El director no se complicó demasiado la vida. Guionizó sin salirse demasiado de los lugares comunes la novela de Laura Hillebrand y escogió para el trío de perdedores protagonistas un buen plantel actoral: Tobey Maguire como el “jockey” buscavidas que monta al caballo, Chris Cooper como el asocial entrenador y Jeff Bridges como el dueño del equino, un vendedor de Buicks afectado por el “crack” del 29 y la muerte de su hijo.
Ross supo tener el suficiente criterio para evitar que la película le saliese almibarada. Aunque no pudo evitar hacer algunas concesiones. Por ejemplo, pasó de puntillas sobre el alcoholismo del personaje de Maguire e idealizó levemente el regreso a las carreras de “Seabiscuit”: el caballo no ganó el prestigioso Handicap de Santa Anita nada más volver a competir, sino que encajó antes varias derrotas.

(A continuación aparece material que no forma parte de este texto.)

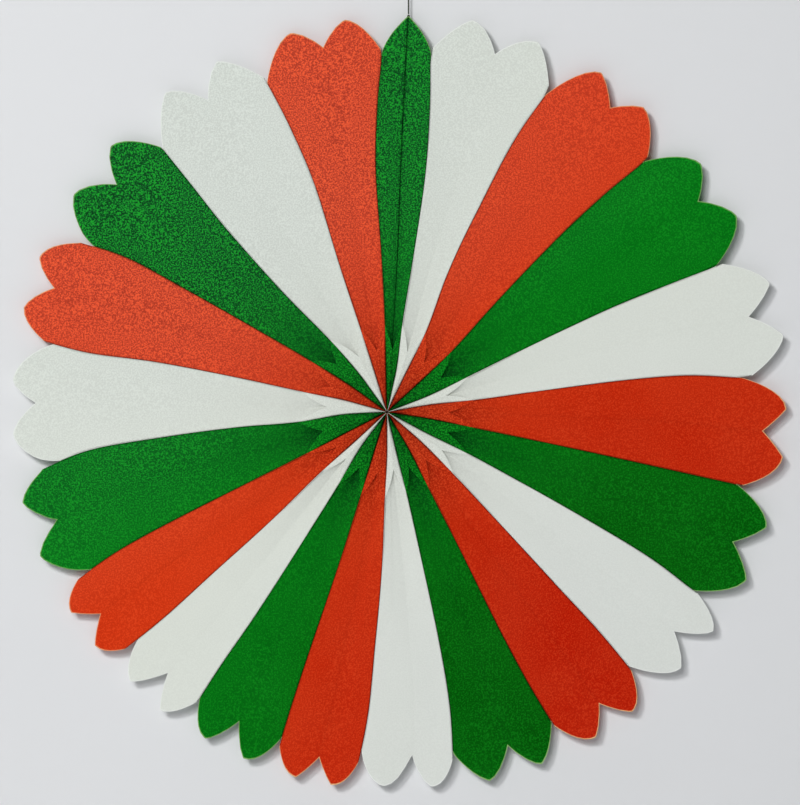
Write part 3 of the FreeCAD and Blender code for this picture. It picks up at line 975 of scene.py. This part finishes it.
    def flap(self, row: GridRow, share: float, distance: float, height: float, inward: int) -> None:
        """Adds the fold and the flap that runs back from it, on one row.

        Args:
            row: the row to add to.
            share: the fold's place across the petal.
            distance: the row's distance from the hub on the flap.
            height: height of the leaf at the fold.
            inward: 1 at the left side of the petal and -1 at its right side.
        """
        seam = self.place(share, distance)
        start = self.flap_start if abs(share - 0.5) > 0.1 else self.point + FOOT_STEP
        back = blend(height - 0.6, self.flap_back, ease(start - 2, start + 2, distance))
        top = height - self.fold_radius
        section = []
        for step in range(1, 4):
            angle = math.radians(22.5 * step)
            across = self.paper / 2 + self.fold_radius * (1 - math.sin(angle))
            section.append((across, height - self.fold_radius * (1 - math.cos(angle))))
        for step in range(1, 5):
            section.append((self.paper / 2, blend(top, min(back, top - 0.1), step / 4)))
        if inward > 0:
            section.reverse()
        turn = math.radians(seam)
        aside = Vector((math.cos(turn), 0.0, -math.sin(turn))) * inward
        squeeze = min(1.0, distance / 6.0)
        marks = self.marks_at(share, distance, seam, row.at_rim)
        for across, level in section:
            point = in_frame(seam, distance, level) + aside * across * squeeze
            # Painted shade: the flap gets darker the further back it runs.
            row.add(point, marks | {"fold": min(1.0, 0.55 + (height - level) * 0.5)})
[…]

En cualquier caso, el conservadurismo del guión, que no explota demasiado a sus personajes, se compensa con el buen oficio del director. La escena de la carrera contra “War Admiral” condensa todas las virtudes de la película. Los grandes angulares que se explotan el encanto visual de los hipódromos, los primeros planos de los caballos resoplando, los “travellings” perfectos de los animales en carrera, los barridos sobre el público entusiasmado... Ross contagia su deleite al filmar este mundillo.

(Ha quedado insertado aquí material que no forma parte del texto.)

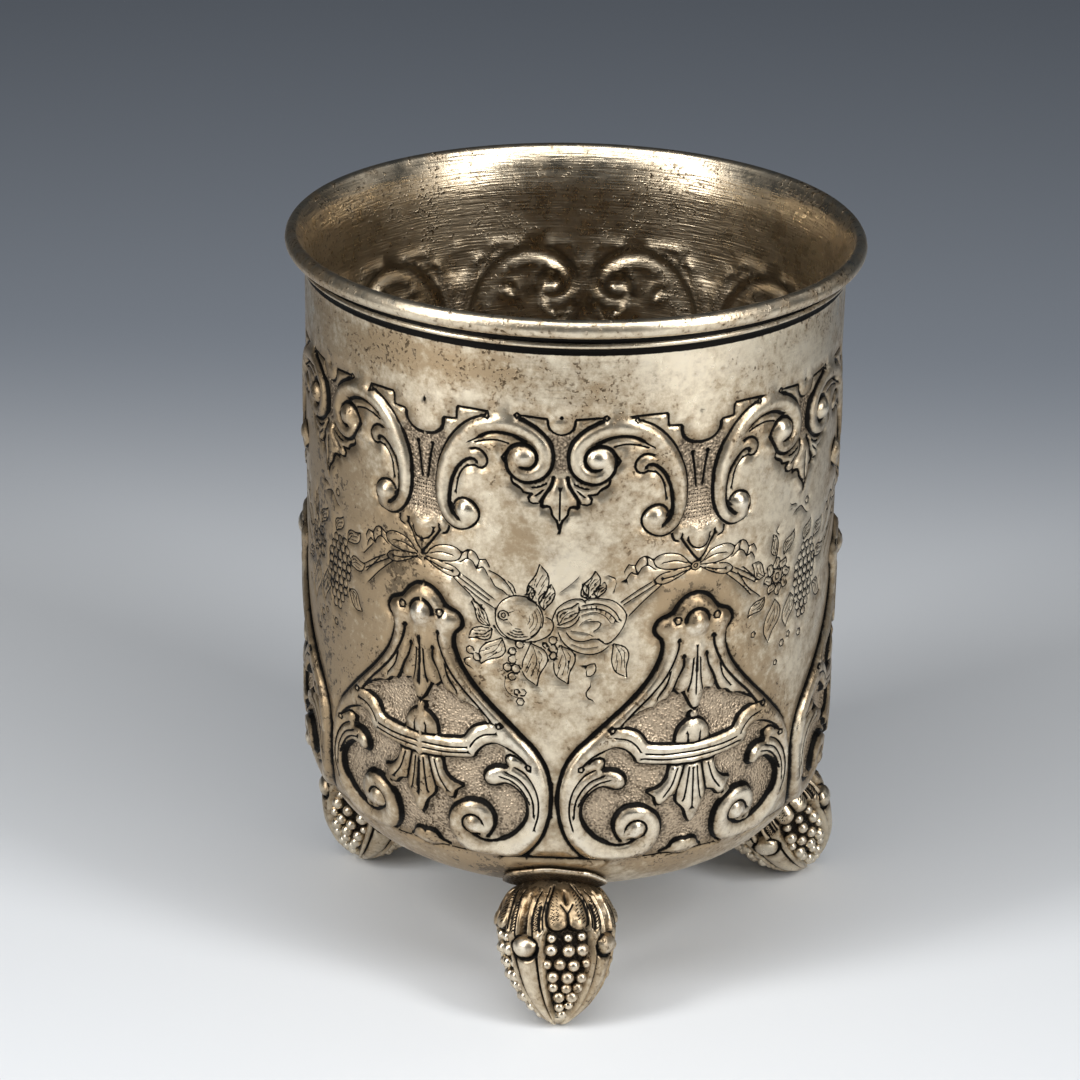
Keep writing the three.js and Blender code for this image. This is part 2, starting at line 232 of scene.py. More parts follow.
def cartoucheWork():
    # drawn with the cartouche's centre line at 19.1; its grounds run along the lines that have names
    skirt = [(19.1, 12.9), (18.5, 13.4), (17.8, 14.8), (17.2, 15.9), (16.8, 15.3), (15.9, 16.1),
             (15.0, 14.8), (14.2, 14.9), (13.3, 14.0), (12.2, 13.9), (10.8, 13.2), (9.6, 12.5)]
    bar = [(8.0, 11.4), (9.4, 11.2), (11.1, 10.6), (12.1, 9.6), (12.7, 8.7), (14.5, 8.35), (16.4, 8.1),
           (19.1, 7.9)]
    ledge = [(3.8, 5.9), (4.6, 6.8), (6.1, 7.8), (8.1, 8.4), (9.7, 7.8), (10.7, 6.7), (11.1, 5.9),
             (13.0, 5.5), (15.7, 5.15), (19.1, 5.0)]
    knot = [(16.4, 8.1), (16.6, 9.7), (17.4, 10.9), (18.4, 11.5), (19.1, 11.6)]
    tassel = [(17.8, 4.9), (17.3, 2.6), (16.8, 0.4), (16.9, -0.7), (17.9, -1.8), (18.4, -3.2), (19.1, -4.2)]
    flounce = [(15.7, 5.0), (15.2, 3.1), (14.0, 1.9), (12.5, 1.4), (13.6, 0.5), (13.8, -0.4), (14.8, -0.8),
               (15.6, 0.1), (16.7, 0.4)]
    leaf = [(6.4, 5.1), (8.1, 5.05), (9.4, 4.2), (9.7, 3.0), (9.2, 2.2), (8.1, 2.1), (6.4, 2.6), (5.0, 1.8),
            (3.9, 0.4), (3.6, -1.2), (4.0, -2.9), (5.3, -4.8), (6.9, -6.1), (9.2, -6.8), (10.8, -6.4),
            (11.7, -5.6)]
    scroll = [(9.3, -6.0), (8.5, -4.9), (8.1, -3.6), (8.2, -2.3), (9.2, -0.9), (10.6, -0.4), (12.5, -0.7),
              (14.2, -2.1), (15.0, -4.0), (14.9, -6.2), (13.9, -8.2), (12.6, -9.3)]
    hem = [(15.7, -9.4), (16.7, -8.4), (17.2, -7.4), (18.3, -6.9), (19.1, -7.0)]
    return {
        "drawn": (0, 19.1),
        "lines": {
            "border": [
                [(19.1, 29.8), (17.8, 29.5), (16.6, 28.6), (15.7, 27.4), (14.8, 26.9), (13.8, 26.5),
                 (13.2, 25.7), (13.1, 24.8), (13.6, 24.1), (14.2, 23.5), (14.3, 22.2), (13.8, 20.4),
                 (12.8, 18.5), (11.1, 16.3), (9.2, 14.3), (6.9, 12.1), (4.7, 9.9), (2.8, 7.9), (1.3, 5.4),
                 (0.55, 2.4), (0.45, -0.4), (0.9, -3.2), (1.8, -5.9), (3.3, -8.3), (4.4, -9.5)],
            ],
            "deep": [
                curl(19.1, 25.9, 1.75, 1.75, 55, 180, 5), leaf, scroll,
                [(0.0, -9.5), (4.0, -9.7), (7.3, -9.9)],
            ],
            "chased": [
                [(16.5, 23.2), (16.4, 22.1), (15.7, 20.2), (14.4, 17.9), (12.5, 15.7), (10.6, 13.8),
                 (8.7, 11.6)],
                [(17.4, 20.7), (17.2, 19.3), (16.4, 17.7), (15.8, 16.1)], skirt,
                curl(19.1, 12.2, 0.75, 0.75, 90, 270, 4), bar, ledge, knot, tassel, flounce,
                [(4.4, 6.3), (5.6, 7.0), (6.6, 6.7), (6.7, 5.9), (6.4, 5.1)],
                curl(11.15, -4.1, 1.45, 1.75, 165, -110, 9), hem,
                [(13.1, -9.9), (16.0, -9.8), (19.1, -10.1)],
            ],
            "fine": [
                [(15.4, 19.0), (14.9, 17.2), (13.6, 15.4)], [(18.6, 20.5), (18.4, 17.6), (18.0, 15.8)],
                [(19.1, 22.0), (19.1, 15.4)], ring(16.2, 26.3, 0.55), ring(7.6, 11.1, 0.42),
                [(8.1, 9.9), (9.6, 9.6), (10.8, 8.7), (11.5, 7.6)],
                [(12.2, 7.3), (15.0, 6.9), (19.1, 6.75)], [(12.0, 6.6), (15.0, 6.1), (19.1, 5.9)],
                ring(3.5, 5.4, 0.45), [(18.2, 8.1), (18.2, 9.3)], [(19.1, 4.6), (19.1, -1.4)],
                [(18.5, 4.4), (18.2, 1.6), (17.9, -0.2)], [(16.8, 4.6), (16.0, 2.2), (14.9, 0.6)],
                [(5.4, 5.2), (3.9, 4.3), (2.7, 2.6), (2.1, 0.6), (2.1, -1.6), (2.6, -3.6)],
                [(6.6, 4.4), (4.8, 3.6), (3.5, 2.0), (2.8, 0.2), (2.7, -1.8)],
                [(7.3, 3.7), (5.7, 3.2), (4.3, 1.9), (3.3, 0.1)],
            ],
        },
        "grounds": [
            [(9.0, 11.7), (9.6, 12.4)] + skirt[10:0:-1] + [(18.35, 12.3)] + knot[3::-1] + bar[5:0:-1],
            [(6.7, 5.9)] + leaf[:13] + [(8.6, -6.3)] + scroll[1:7] + flounce[5::-1] + ledge[7:2:-1]
            + [(6.8, 8.0), (6.6, 6.9)],
            scroll[7:8] + [(13.8, -0.9)] + flounce[6:] + tassel[3:6] + [(19.4, -4.4), (19.4, -7.0)]
            + hem[3::-1] + [(13.2, -9.4)] + scroll[10:7:-1],
        ],
        "swells": [
            ([(15.6, 25.4), (15.5, 22.4), (14.4, 19.0), (11.8, 15.6), (9.0, 12.9), (6.0, 9.8), (3.6, 6.8),
             (2.1, 3.4), (1.7, 0.0), (2.2, -3.2), (3.8, -6.4), (6.4, -8.4), (9.4, -8.7), (12.0, -8.0),
             (13.5, -6.0), (13.6, -3.8), (12.5, -2.1), (10.8, -1.6), (9.5, -2.6), (9.4, -4.2)], 1.35, 0.5),
            ([(9.0, 3.5), (7.0, 4.0), (4.9, 3.4), (3.3, 1.6), (2.7, -1.0), (3.2, -3.4)], 1.2, 0.4),
            ([(11.15, -4.1)], 1.5, 0.95), ([(8.7, 3.5)], 1.3, 0.45), ([(5.3, 6.3)], 1.1, 0.35),
            ([(5.0, 8.0), (8.0, 9.6), (10.4, 9.2), (11.8, 7.6)], 1.2, 0.4),
            ([(11.4, 7.2), (15.0, 6.75), (19.1, 6.5)], 1.5, 0.45), ([(19.1, 9.4)], 2.4, 0.4),
            ([(19.1, 25.5)], 2.0, 1.2), ([(19.1, 28.2), (17.2, 27.4), (15.4, 25.9)], 1.1, 0.35),
            ([(19.1, 12.25)], 0.65, 0.45), ([(19.1, 22.0), (19.1, 17.0), (19.1, 14.0)], 1.3, 0.5),
            ([(17.9, 19.6), (17.4, 17.2), (16.7, 15.9)], 0.8, 0.35),
            ([(16.4, 19.6), (15.2, 16.6), (13.4, 14.9), (11.6, 13.9)], 0.9, 0.35),
            ([(19.1, 4.8), (19.1, 0.0), (19.1, -3.4)], 1.9, 0.5),
            ([(16.9, 4.8), (15.9, 2.2), (14.4, 0.6)], 1.2, 0.45), ([(19.1, -8.8)], 2.2, 0.5),
            ([(8.0, -10.1)], 0.65, 0.5), ([(12.5, -9.95)], 0.6, 0.5),
        ],
        "pits": [(16.5, 23.4, 0.55, 0.55), (17.4, 20.9, 0.5, 0.5), (19.1, -9.2, 0.35, 0.35)],
    }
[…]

Así, resulta inevitable colgarle a “Seabiscuit” el sambenito de “película de crisis”. El guión huele a final feliz prefabricado, la banda sonora orquestal está compuesta expresamente para alzar el vello, y las carreras apelan descaradamente a la épica. Pero es inevitable, pese a que se le vean las costuras, sentir la inyección de optimismo. Capra estaría orgulloso.